* start *

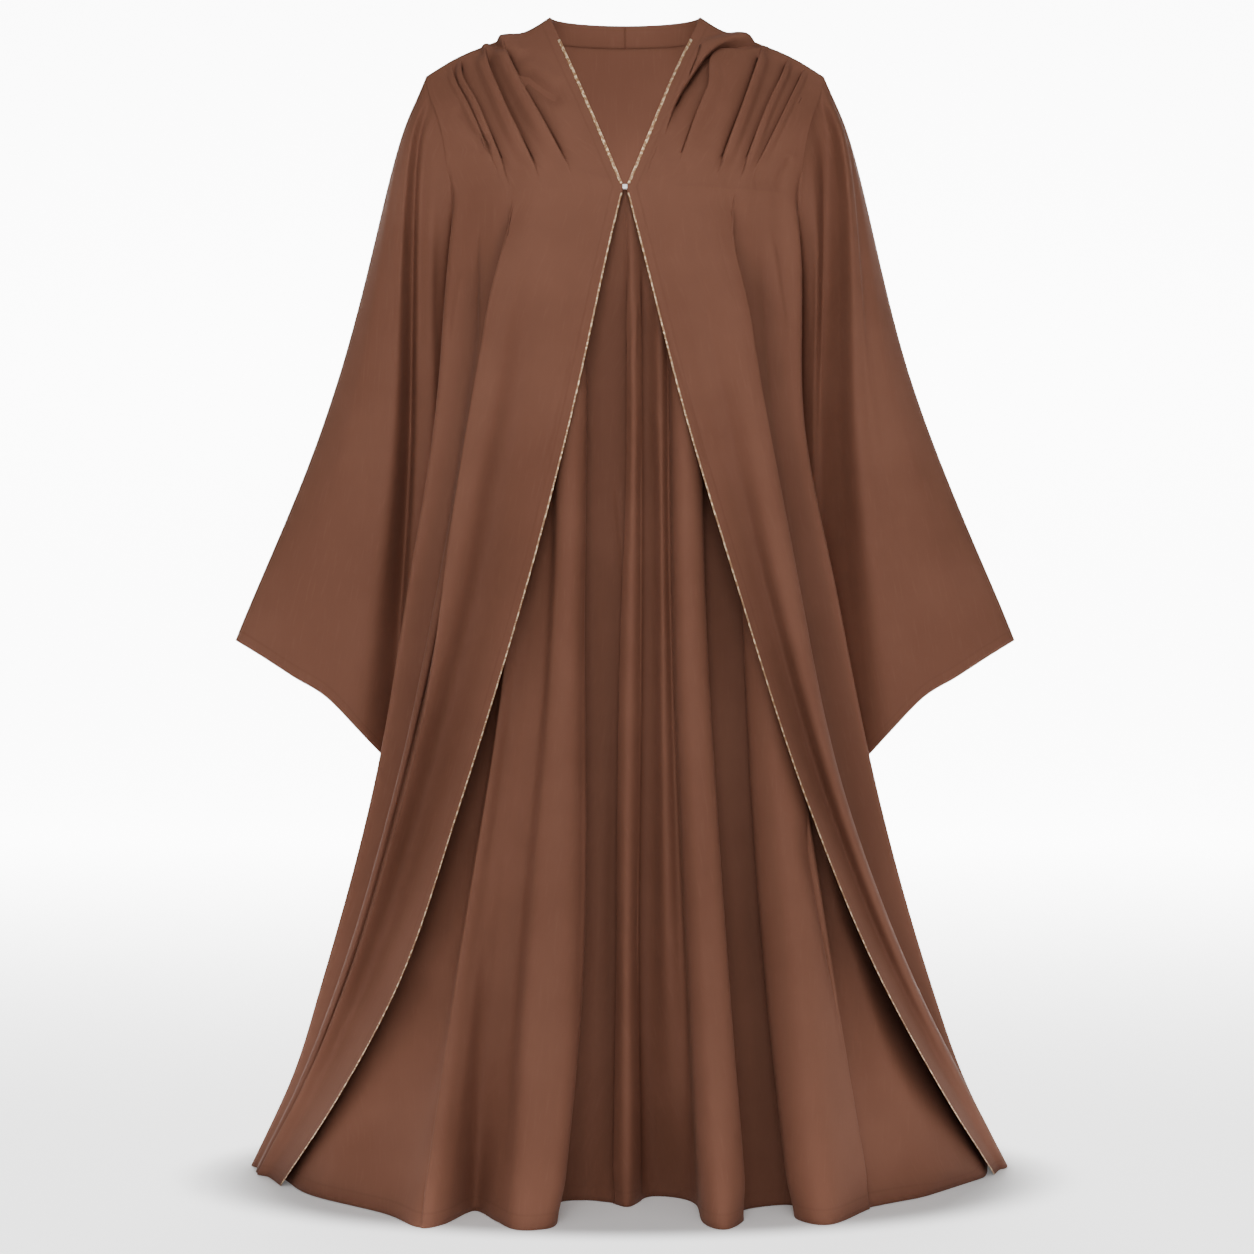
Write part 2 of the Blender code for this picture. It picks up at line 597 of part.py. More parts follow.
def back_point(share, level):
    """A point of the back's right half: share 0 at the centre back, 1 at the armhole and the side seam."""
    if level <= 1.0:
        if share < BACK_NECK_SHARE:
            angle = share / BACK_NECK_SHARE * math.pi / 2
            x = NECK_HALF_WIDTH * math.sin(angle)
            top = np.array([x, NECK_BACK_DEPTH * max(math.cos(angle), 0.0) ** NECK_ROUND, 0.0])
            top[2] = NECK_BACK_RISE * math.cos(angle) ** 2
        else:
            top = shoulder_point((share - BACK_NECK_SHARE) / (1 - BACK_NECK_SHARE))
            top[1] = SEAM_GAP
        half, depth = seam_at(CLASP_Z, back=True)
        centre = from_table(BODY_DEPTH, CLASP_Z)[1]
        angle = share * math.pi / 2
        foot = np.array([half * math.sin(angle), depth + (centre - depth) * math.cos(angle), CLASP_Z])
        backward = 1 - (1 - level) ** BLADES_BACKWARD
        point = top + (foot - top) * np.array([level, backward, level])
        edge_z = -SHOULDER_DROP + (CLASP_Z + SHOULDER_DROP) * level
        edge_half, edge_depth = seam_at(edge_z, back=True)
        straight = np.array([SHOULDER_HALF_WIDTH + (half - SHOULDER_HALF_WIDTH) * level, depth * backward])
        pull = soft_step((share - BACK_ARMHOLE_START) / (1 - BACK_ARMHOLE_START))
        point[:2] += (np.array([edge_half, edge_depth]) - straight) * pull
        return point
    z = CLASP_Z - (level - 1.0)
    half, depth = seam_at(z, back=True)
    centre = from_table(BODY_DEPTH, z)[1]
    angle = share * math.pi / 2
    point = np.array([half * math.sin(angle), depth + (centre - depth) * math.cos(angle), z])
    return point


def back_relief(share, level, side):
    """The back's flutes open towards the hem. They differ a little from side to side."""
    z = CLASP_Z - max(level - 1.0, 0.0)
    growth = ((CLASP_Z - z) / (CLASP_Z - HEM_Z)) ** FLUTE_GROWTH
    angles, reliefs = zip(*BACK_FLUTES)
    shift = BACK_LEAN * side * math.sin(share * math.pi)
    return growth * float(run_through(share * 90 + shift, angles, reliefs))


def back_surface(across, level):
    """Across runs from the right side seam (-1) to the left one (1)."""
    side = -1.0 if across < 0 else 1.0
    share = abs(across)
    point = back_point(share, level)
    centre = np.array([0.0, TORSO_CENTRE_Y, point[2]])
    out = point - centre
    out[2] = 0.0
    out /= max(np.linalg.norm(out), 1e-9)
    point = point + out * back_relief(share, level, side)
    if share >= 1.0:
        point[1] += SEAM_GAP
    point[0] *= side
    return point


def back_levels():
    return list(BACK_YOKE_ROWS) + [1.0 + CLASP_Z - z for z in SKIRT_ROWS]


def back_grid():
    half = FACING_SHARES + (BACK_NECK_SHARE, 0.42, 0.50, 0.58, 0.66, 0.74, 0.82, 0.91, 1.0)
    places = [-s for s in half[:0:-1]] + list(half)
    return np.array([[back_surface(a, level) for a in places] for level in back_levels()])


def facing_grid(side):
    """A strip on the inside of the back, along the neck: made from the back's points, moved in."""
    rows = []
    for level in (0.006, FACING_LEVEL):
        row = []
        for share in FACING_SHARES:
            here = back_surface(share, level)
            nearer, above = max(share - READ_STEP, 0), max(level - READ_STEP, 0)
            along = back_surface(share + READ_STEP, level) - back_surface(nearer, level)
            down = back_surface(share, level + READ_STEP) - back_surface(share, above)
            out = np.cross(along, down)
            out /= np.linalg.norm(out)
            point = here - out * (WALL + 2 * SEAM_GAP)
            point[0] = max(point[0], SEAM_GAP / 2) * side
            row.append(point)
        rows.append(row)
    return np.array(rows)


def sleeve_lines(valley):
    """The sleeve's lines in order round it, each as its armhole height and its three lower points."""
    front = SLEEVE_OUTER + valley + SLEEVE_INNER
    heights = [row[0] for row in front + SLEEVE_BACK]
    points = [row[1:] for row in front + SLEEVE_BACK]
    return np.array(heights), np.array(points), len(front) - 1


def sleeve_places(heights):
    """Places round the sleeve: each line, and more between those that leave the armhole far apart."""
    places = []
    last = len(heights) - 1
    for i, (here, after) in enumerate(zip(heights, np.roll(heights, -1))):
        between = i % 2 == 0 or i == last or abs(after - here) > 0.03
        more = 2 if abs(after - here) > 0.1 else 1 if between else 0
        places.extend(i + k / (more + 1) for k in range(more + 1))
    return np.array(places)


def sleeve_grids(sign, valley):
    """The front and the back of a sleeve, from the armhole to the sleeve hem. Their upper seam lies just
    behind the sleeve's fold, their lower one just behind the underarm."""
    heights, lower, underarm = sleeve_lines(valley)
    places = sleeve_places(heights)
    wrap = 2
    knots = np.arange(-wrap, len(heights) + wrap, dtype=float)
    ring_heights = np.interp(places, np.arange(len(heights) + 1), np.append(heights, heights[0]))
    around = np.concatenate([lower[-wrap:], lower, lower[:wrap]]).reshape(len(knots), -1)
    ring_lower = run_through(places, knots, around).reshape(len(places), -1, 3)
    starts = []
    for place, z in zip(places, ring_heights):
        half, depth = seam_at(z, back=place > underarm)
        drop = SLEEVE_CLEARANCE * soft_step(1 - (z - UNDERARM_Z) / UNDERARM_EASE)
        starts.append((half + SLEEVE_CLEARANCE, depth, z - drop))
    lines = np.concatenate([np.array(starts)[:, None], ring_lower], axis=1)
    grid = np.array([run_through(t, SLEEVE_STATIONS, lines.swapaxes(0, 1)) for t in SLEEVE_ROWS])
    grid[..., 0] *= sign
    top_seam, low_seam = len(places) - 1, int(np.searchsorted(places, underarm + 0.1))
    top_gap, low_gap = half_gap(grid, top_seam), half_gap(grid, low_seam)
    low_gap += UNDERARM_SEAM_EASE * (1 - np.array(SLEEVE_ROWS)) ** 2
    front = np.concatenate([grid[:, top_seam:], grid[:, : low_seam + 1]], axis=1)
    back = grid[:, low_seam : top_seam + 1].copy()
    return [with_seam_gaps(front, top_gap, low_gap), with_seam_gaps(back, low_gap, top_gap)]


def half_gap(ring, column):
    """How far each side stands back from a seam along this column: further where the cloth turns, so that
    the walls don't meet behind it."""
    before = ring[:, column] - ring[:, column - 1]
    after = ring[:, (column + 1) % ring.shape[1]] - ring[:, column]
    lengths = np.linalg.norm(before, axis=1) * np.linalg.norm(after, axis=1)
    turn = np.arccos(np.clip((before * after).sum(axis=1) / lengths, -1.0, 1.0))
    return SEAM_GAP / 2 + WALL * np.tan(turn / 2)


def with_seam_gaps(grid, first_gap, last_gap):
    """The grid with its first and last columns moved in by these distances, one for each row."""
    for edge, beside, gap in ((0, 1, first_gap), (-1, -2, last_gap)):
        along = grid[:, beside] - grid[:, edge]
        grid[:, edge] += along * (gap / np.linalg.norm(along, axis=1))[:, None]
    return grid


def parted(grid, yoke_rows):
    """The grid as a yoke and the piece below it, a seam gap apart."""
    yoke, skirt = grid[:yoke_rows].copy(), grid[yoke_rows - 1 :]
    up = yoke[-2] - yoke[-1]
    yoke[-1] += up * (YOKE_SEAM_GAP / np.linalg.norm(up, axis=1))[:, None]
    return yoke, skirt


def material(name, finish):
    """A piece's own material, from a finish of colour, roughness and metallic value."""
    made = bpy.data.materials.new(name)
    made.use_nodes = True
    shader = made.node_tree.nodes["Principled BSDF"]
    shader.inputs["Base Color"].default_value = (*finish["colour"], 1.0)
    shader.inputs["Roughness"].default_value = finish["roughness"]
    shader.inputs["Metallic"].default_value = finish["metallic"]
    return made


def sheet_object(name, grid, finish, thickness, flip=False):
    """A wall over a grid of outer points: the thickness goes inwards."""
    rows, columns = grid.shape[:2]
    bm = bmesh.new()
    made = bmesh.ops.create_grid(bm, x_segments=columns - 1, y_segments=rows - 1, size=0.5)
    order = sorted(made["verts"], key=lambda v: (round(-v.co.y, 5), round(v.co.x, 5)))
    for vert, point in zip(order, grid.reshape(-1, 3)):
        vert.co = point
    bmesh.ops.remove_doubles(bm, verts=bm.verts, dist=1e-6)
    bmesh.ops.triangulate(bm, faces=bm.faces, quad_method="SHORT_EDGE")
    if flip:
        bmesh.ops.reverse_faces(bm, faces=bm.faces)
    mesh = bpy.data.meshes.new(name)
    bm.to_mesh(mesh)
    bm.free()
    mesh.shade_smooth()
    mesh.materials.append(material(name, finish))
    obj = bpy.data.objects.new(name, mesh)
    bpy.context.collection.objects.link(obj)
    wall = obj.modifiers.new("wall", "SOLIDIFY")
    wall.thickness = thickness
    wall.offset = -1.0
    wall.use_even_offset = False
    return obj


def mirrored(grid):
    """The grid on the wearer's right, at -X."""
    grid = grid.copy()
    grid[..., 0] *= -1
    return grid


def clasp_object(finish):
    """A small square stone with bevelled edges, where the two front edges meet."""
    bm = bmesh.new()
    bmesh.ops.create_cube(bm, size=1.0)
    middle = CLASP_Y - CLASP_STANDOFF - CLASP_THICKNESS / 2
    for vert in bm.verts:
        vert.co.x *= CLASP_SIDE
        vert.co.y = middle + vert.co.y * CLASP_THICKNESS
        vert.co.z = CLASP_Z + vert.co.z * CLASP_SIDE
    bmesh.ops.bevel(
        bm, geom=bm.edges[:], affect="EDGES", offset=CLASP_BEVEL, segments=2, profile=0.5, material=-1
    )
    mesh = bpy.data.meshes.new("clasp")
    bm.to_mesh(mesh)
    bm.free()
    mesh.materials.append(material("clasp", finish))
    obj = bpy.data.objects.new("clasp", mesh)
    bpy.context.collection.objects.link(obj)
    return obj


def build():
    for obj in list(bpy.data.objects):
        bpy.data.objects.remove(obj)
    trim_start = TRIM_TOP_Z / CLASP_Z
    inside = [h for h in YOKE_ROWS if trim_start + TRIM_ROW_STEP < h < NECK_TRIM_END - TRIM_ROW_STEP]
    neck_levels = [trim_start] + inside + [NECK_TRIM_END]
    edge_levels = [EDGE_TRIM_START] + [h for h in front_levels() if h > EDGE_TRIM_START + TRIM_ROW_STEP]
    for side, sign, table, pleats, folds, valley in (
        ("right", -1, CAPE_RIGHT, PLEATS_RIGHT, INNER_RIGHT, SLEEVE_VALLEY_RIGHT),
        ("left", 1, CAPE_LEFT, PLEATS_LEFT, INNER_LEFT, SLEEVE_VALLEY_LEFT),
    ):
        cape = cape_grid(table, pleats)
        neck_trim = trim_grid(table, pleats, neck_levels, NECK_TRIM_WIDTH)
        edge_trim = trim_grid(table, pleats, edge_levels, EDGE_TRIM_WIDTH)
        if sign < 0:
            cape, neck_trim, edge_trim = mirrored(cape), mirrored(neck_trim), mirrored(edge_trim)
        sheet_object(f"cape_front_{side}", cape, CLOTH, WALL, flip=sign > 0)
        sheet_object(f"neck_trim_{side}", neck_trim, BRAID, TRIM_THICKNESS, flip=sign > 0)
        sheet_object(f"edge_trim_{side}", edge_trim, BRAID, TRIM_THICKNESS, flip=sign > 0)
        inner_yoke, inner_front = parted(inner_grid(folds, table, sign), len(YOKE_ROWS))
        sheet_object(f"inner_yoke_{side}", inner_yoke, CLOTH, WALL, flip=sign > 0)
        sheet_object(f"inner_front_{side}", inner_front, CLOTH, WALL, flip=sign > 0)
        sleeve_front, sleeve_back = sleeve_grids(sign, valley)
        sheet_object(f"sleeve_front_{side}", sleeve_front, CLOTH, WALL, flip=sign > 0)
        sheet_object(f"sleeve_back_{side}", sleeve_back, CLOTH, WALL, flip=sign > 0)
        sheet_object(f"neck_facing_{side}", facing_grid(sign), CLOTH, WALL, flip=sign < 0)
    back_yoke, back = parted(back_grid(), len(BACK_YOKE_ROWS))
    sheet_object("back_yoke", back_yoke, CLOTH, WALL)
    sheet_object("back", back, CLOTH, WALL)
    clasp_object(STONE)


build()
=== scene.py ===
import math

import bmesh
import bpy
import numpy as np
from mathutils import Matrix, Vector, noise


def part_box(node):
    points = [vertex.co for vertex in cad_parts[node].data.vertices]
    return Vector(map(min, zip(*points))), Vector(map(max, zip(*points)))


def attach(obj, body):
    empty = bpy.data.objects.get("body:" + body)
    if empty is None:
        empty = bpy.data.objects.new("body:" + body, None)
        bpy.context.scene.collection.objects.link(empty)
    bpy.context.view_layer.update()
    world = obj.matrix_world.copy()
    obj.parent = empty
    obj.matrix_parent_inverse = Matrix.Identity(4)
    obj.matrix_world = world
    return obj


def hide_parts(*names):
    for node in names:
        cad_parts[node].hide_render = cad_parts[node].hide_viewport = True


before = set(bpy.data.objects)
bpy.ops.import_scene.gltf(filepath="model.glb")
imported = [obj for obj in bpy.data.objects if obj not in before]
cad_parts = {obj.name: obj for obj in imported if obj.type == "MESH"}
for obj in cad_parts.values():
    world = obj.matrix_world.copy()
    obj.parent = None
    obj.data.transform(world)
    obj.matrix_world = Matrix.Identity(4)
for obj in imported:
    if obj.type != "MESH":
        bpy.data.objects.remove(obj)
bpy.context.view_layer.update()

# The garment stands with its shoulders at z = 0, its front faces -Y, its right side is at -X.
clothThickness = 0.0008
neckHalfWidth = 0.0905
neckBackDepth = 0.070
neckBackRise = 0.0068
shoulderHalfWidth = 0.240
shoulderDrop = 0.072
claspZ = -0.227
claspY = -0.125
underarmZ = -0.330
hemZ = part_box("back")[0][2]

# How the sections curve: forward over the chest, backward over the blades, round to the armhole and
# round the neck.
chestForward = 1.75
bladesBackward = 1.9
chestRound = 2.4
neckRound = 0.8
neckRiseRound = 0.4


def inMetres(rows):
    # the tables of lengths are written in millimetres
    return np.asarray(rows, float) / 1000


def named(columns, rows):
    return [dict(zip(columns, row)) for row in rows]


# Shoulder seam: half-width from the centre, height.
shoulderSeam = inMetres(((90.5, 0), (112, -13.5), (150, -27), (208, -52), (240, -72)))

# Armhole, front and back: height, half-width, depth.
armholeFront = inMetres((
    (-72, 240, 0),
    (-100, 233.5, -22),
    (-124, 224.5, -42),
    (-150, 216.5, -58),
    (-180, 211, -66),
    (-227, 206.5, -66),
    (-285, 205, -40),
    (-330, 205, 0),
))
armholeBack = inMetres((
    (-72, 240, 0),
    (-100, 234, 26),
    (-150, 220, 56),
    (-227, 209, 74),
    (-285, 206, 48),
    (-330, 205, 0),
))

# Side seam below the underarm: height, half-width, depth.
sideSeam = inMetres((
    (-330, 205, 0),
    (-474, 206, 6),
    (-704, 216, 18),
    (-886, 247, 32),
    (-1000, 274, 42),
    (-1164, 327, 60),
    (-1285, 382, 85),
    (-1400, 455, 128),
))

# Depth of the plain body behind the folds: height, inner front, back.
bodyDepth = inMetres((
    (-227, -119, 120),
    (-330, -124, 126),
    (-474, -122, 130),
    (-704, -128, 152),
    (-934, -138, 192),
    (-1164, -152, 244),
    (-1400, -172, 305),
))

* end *

DIRECTIONS: Starting at the top of the data above, repeat every line exactly until the line containing "return growth *" has been given, then stop.

WRITTEN SOLUTION:
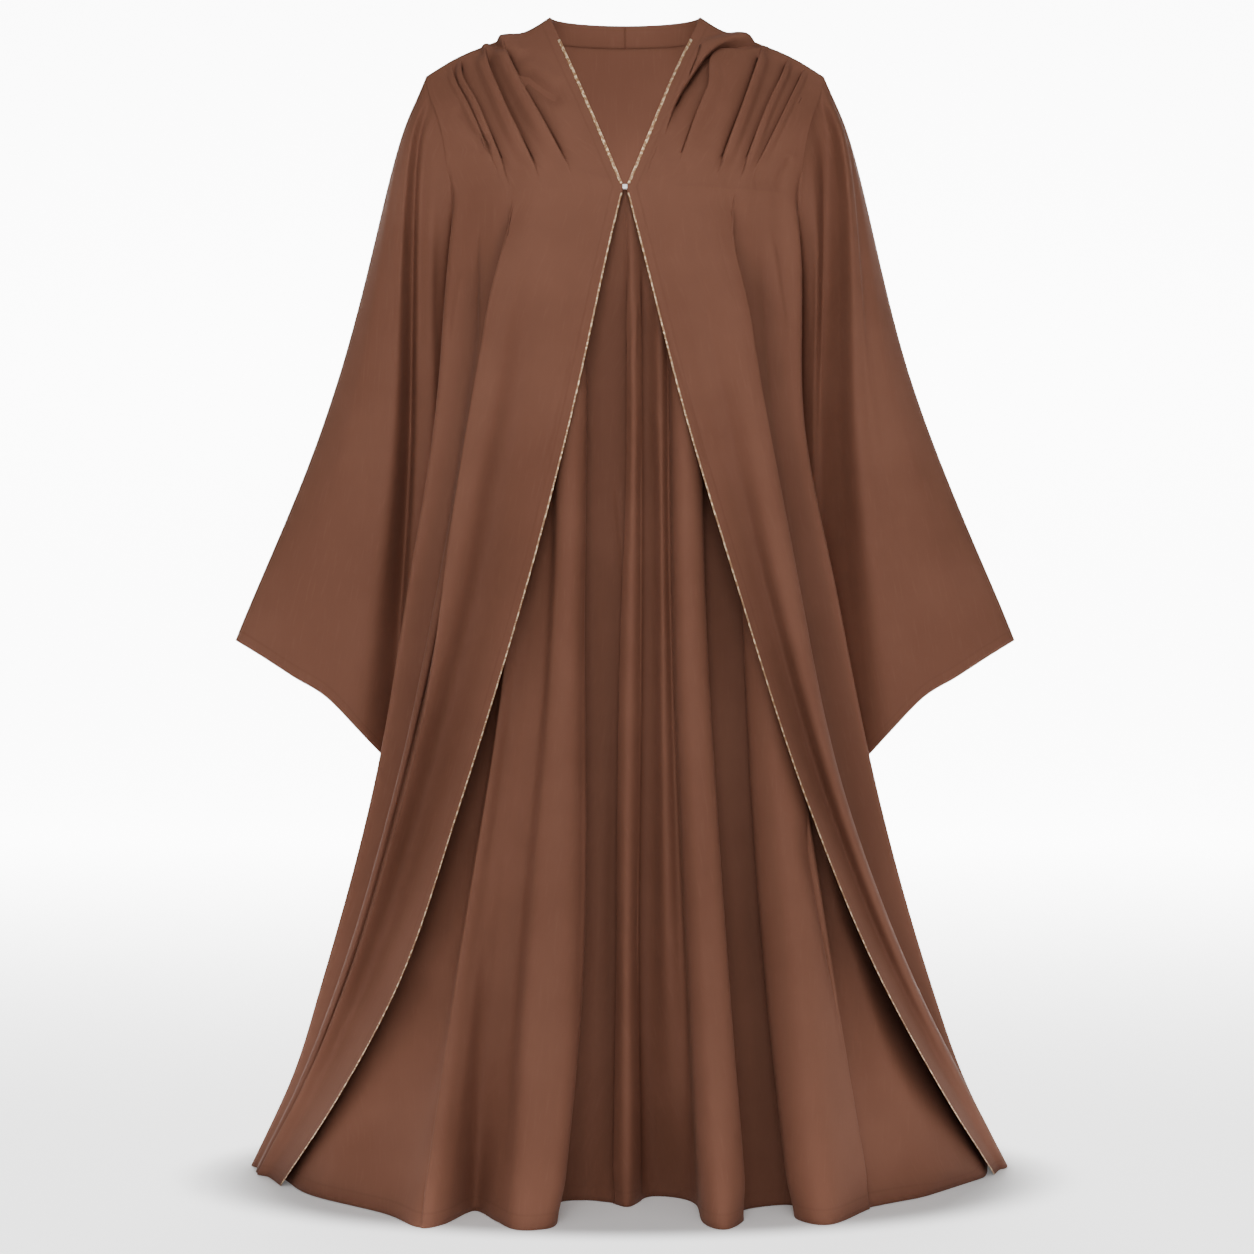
Write part 2 of the Blender code for this picture. It picks up at line 597 of part.py. More parts follow.
def back_point(share, level):
    """A point of the back's right half: share 0 at the centre back, 1 at the armhole and the side seam."""
    if level <= 1.0:
        if share < BACK_NECK_SHARE:
            angle = share / BACK_NECK_SHARE * math.pi / 2
            x = NECK_HALF_WIDTH * math.sin(angle)
            top = np.array([x, NECK_BACK_DEPTH * max(math.cos(angle), 0.0) ** NECK_ROUND, 0.0])
            top[2] = NECK_BACK_RISE * math.cos(angle) ** 2
        else:
            top = shoulder_point((share - BACK_NECK_SHARE) / (1 - BACK_NECK_SHARE))
            top[1] = SEAM_GAP
        half, depth = seam_at(CLASP_Z, back=True)
        centre = from_table(BODY_DEPTH, CLASP_Z)[1]
        angle = share * math.pi / 2
        foot = np.array([half * math.sin(angle), depth + (centre - depth) * math.cos(angle), CLASP_Z])
        backward = 1 - (1 - level) ** BLADES_BACKWARD
        point = top + (foot - top) * np.array([level, backward, level])
        edge_z = -SHOULDER_DROP + (CLASP_Z + SHOULDER_DROP) * level
        edge_half, edge_depth = seam_at(edge_z, back=True)
        straight = np.array([SHOULDER_HALF_WIDTH + (half - SHOULDER_HALF_WIDTH) * level, depth * backward])
        pull = soft_step((share - BACK_ARMHOLE_START) / (1 - BACK_ARMHOLE_START))
        point[:2] += (np.array([edge_half, edge_depth]) - straight) * pull
        return point
    z = CLASP_Z - (level - 1.0)
    half, depth = seam_at(z, back=True)
    centre = from_table(BODY_DEPTH, z)[1]
    angle = share * math.pi / 2
    point = np.array([half * math.sin(angle), depth + (centre - depth) * math.cos(angle), z])
    return point


def back_relief(share, level, side):
    """The back's flutes open towards the hem. They differ a little from side to side."""
    z = CLASP_Z - max(level - 1.0, 0.0)
    growth = ((CLASP_Z - z) / (CLASP_Z - HEM_Z)) ** FLUTE_GROWTH
    angles, reliefs = zip(*BACK_FLUTES)
    shift = BACK_LEAN * side * math.sin(share * math.pi)
    return growth * float(run_through(share * 90 + shift, angles, reliefs))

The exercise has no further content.